Das ‚Rezept‘ für die Umsetzung von Designprojekten scheint auf den ersten Blick simpel: Lerner*innen bearbeiten eine fachliche Aufgabe, entwickeln einen Text (vgl. Kapitel 6.2) zur Problemlösung und gestalten anschließend einen Film zu ihrem Lösungsweg respektive zu ihrer Aufgabe (vgl. Kapitel 6.3 und 6.4). Die Handlungsprodukte (Manuskript, Audio, Film) können als offene Lernressource (OER) auf Youtube bzw. in anderen Content-Management-Systemen zur Verfügung gestellt werden (vgl. Kapitel 6.5). Die Designprodukte können dann für Nachnutzungsszenarien im Modus des Flipped-Classroom genutzt werden. So simpel das Konzept auf den ersten Blick erscheint, so vielfältig sind die pädagogischen und organisatorischen Herausforderungen, wenn es um die konkrete Umsetzung in einer Präsenzveranstaltung geht. Hier stellen sich zahlreiche Fragen. Es geht zum Beispiel darum, wie das Anforderungsniveau so skaliert werden kann, dass unterschiedliche Lerngruppen vom Konzept profitieren, welche Sozialform sich für die jeweilige Phase eignet, welche Rechtsfigur die Prozesse definiert, wie eine Strategie für den Filmschnitt und die Produktion des Audios aussehen kann und welche zeitlichen Ressourcen eingeplant werden müssen, wenn Designprojekte umgesetzt werden. Die folgenden Kapitel beantworten diese Fragen praxisnah.

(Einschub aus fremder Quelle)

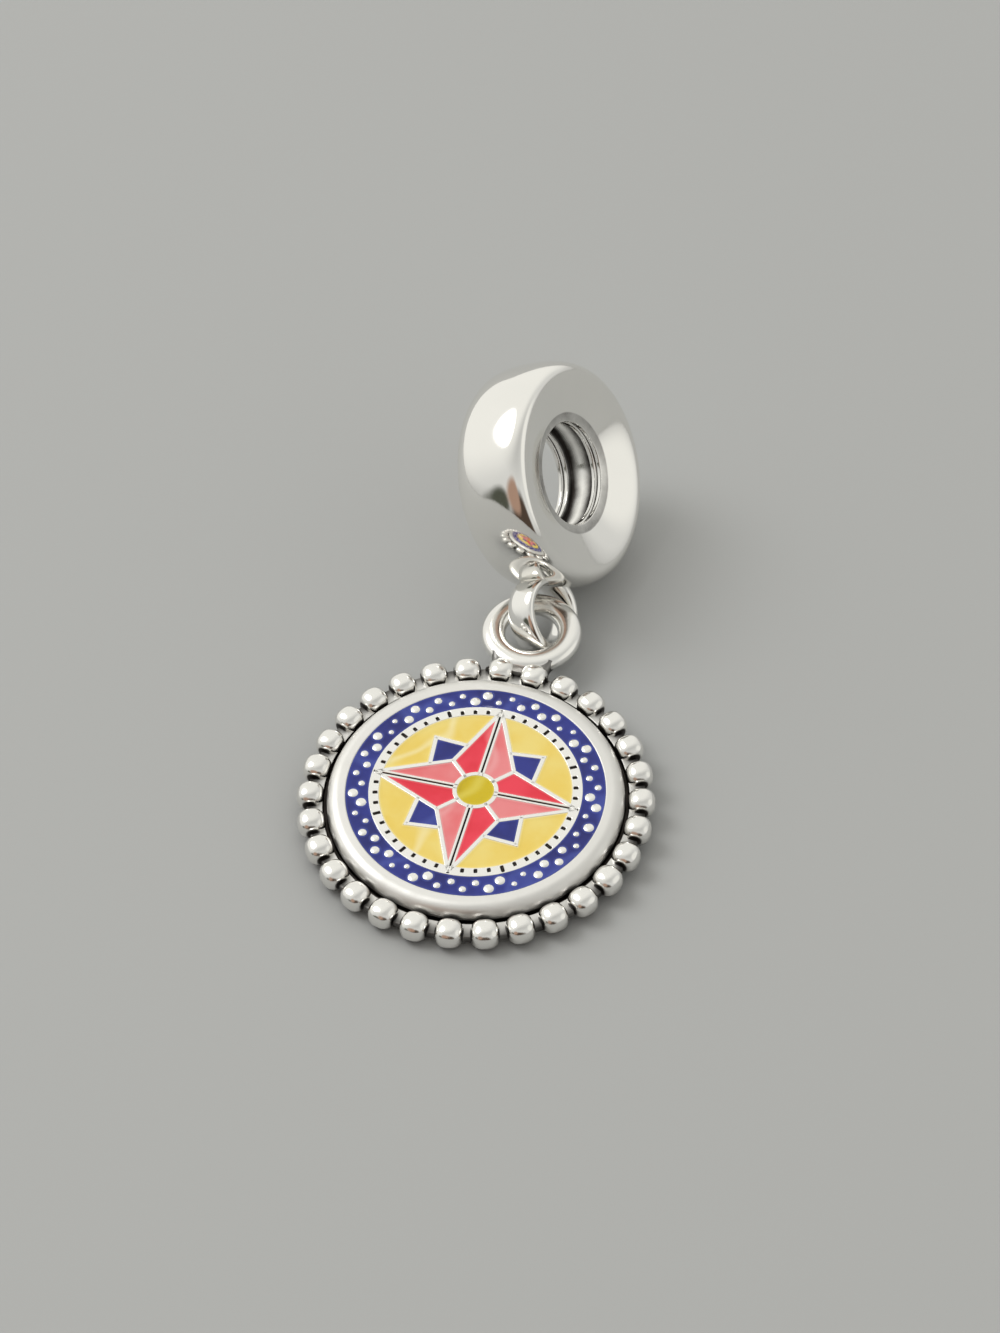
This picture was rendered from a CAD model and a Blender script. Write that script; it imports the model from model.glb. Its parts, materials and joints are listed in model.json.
# %% [markdown]
# A silver dangle charm lies on a table. It has two castings: a round bail bead that
# slides on a bracelet, and a medallion with an enamel star, hung on the bead's small
# loop. The charm's solids are loaded first and stay where they are. They say where
# everything is, and the finer pieces made here stand in for them. Lengths below are in
# millimetres, and are only turned into metres when a mesh is made.

# %% Load the charm's solids
import json
import bmesh
import bpy
import numpy as np
from mathutils import Matrix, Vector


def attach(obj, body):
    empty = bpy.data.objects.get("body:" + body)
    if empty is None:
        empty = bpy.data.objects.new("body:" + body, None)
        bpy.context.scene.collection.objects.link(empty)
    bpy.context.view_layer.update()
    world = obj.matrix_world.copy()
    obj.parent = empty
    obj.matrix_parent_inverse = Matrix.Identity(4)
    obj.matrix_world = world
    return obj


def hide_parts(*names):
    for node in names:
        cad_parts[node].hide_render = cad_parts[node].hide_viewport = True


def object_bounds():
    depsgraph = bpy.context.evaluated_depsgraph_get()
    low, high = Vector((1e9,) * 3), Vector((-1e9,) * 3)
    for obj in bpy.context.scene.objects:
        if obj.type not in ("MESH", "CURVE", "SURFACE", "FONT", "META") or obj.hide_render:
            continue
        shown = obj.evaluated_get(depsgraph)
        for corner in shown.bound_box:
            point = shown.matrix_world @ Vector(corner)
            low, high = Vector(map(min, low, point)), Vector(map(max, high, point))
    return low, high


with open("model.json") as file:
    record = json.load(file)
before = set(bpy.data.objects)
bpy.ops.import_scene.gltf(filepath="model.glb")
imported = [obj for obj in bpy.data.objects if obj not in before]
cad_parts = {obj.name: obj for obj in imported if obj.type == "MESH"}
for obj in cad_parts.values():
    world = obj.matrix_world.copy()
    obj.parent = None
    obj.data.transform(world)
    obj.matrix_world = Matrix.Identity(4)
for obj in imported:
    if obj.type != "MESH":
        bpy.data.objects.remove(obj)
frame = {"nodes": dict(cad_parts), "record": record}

MM = 0.001
solid_box = [list(corner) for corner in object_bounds()]
mounts = {m["name"]: m for m in frame["record"]["mounts"]}
print("solids:", sorted(frame["nodes"]))

# %% [markdown]
# Both castings lie at a slant, so each gets a frame of its own. The bore of the bead
# gives its centre and its axis. The medallion's flat back gives its middle and its
# slope: the far side is lifted, because its ring rests on the bead's loop. A frame is
# three directions, the piece's own x, y and z, and a point to put its origin at. The
# objects themselves could be turned instead, but then a pattern that reads their
# coordinates would turn with them, and the export wants every object at the origin.

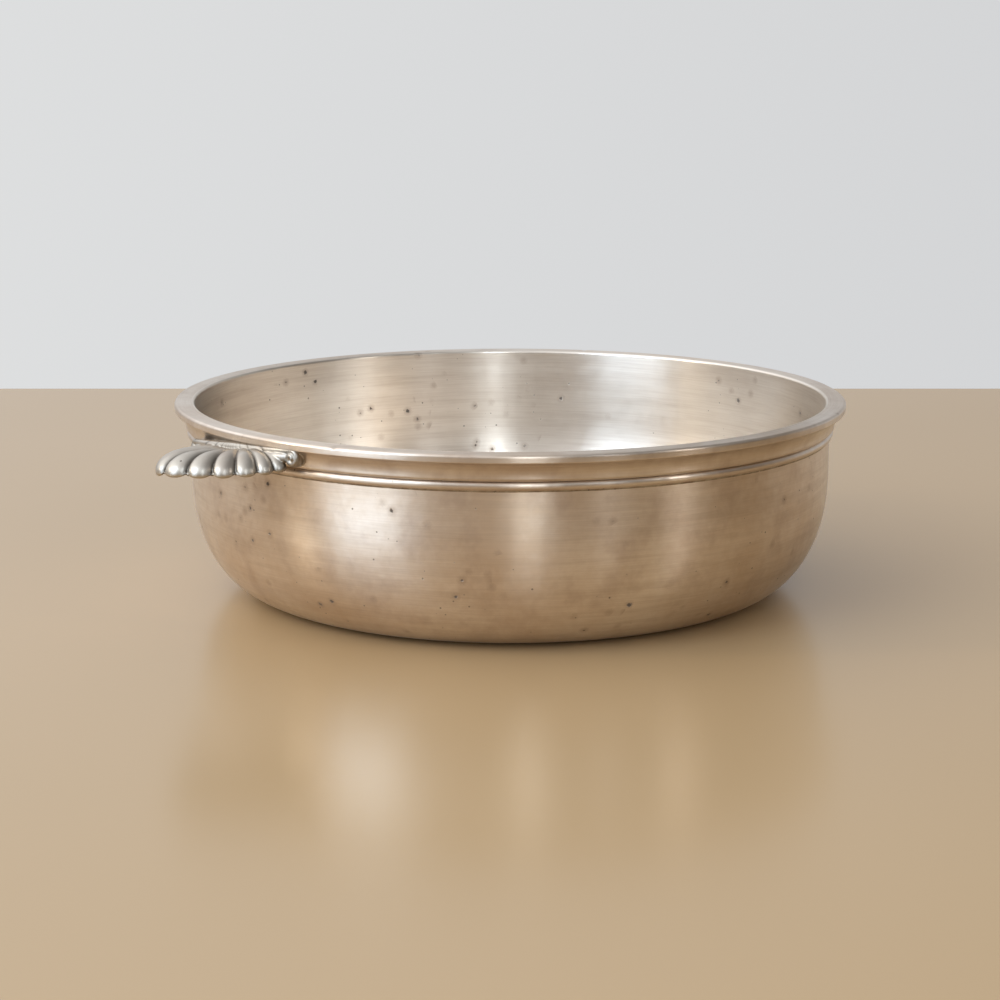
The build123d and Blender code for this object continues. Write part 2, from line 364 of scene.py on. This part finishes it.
def fan_section(theta, half_deg):
    """Section of the fan along one bearing: points, outward normals and flute depths."""
    reach = float(fan_reach(theta))
    curl_long = CURL_LONG * reach / FAN_LONG
    curl_deep = CURL_DEEP - 1.9 * (1 - math.cos(theta)) ** 1.5
    start = 0.6
    level_end = reach - curl_long
    rows = []
    for s in np.linspace(0, 1, 26)[:-1]:
        rho = start + (level_end - start) * s
        rise = -HEEL_DEEP * (1 - min(rho / HEEL_LONG, 1)) ** 2
        depth = FLUTE_LEAST + FLUTE_DEEP * (rho / FLUTE_LONG) ** 1.2
        rows.append((rho, SHELL_TOP_Z + rise, 0, 1, depth))
    for s in np.linspace(0, math.pi / 2, 26)[:-1]:
        rho = level_end + curl_long * math.sin(s)
        z = SHELL_TOP_Z - curl_deep * (1 - math.cos(s))
        nx, nz = math.sin(s) / curl_long, math.cos(s) / curl_deep
        size = math.hypot(nx, nz)
        depth = FLUTE_LEAST + FLUTE_DEEP * (min(rho, FLUTE_LONG) / FLUTE_LONG) ** 1.2
        depth = depth + 0.75 * (s / (math.pi / 2)) ** 1.5
        rows.append((rho, z, nx / size, nz / size, depth))
    low_z = SHELL_TOP_Z - curl_deep
    for s in np.linspace(0, math.pi, 12)[:-1]:
        rho = reach - EDGE_R + EDGE_R * math.cos(s)
        z = low_z - EDGE_R * math.sin(s)
        rows.append((rho, z, math.cos(s), -math.sin(s), 2.0 - 1.2 * s / math.pi))
    under_long, under_deep = curl_long - 2 * EDGE_R, curl_deep - 2.3
    for s in np.linspace(math.pi / 2, 0, 16)[:-1]:
        rho = level_end + under_long * math.sin(s)
        z = low_z + under_deep * math.cos(s)
        rows.append((rho, z, 0, -1, -0.3 - 0.4 * s / (math.pi / 2)))
    for s in np.linspace(1, 0, 12):
        rho = start + (level_end - start) * s
        rows.append((rho, low_z + under_deep, 0, -1, -0.3 * s))
    rows = np.array(rows)
    scale = min(1.0, half_deg / 8.4) ** 0.8
    rows[:, 4] *= scale
    return rows


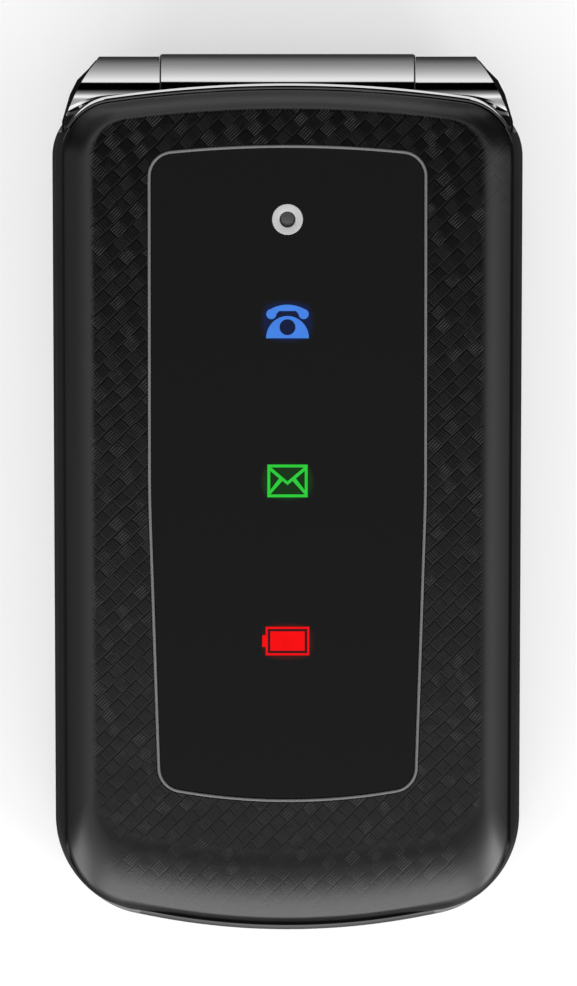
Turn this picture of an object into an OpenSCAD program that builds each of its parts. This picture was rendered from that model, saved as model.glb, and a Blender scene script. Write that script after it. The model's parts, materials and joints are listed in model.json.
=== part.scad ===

[21] 2 Bildungswissenschaftliche Referenzen und Anforderungen
Bevor das didaktische Konzept in seiner Phasierung und seinen organisatorischen, technischen und medienpädagogischen Dimensionen konkretisiert wird, werden im Folgenden zunächst zentrale Theoriebezüge hergestellt. Es geht dabei um die Beantwortung der Frage, welche Theorieaspekte und Entwicklungen die Konzeptentwicklung inspiriert bzw. beeinflusst haben. Fundamental ist dabei die Auseinandersetzung mit der Projektpädagogik. Die Ausführungen geben zunächst einen Überblick darüber, welchen Beitrag technologiebasierte Konzepte zur Entwicklung einer inklusiven Didaktik liefern. Anschließend wird eine Merkmalsspezifik ausdifferenziert, die eine handlungsorientierte Projektpädagogik kennzeichnet. Schließlich werden ein didaktisches Grundprinzip von Designprojekten, das Konzept Lernen durch Lehren (LdL), vorgestellt und die Konsequenzen, die mit Blick auf die Konzeptentwicklung für eine designorientierte Didaktik zu ziehen sind, erörtert.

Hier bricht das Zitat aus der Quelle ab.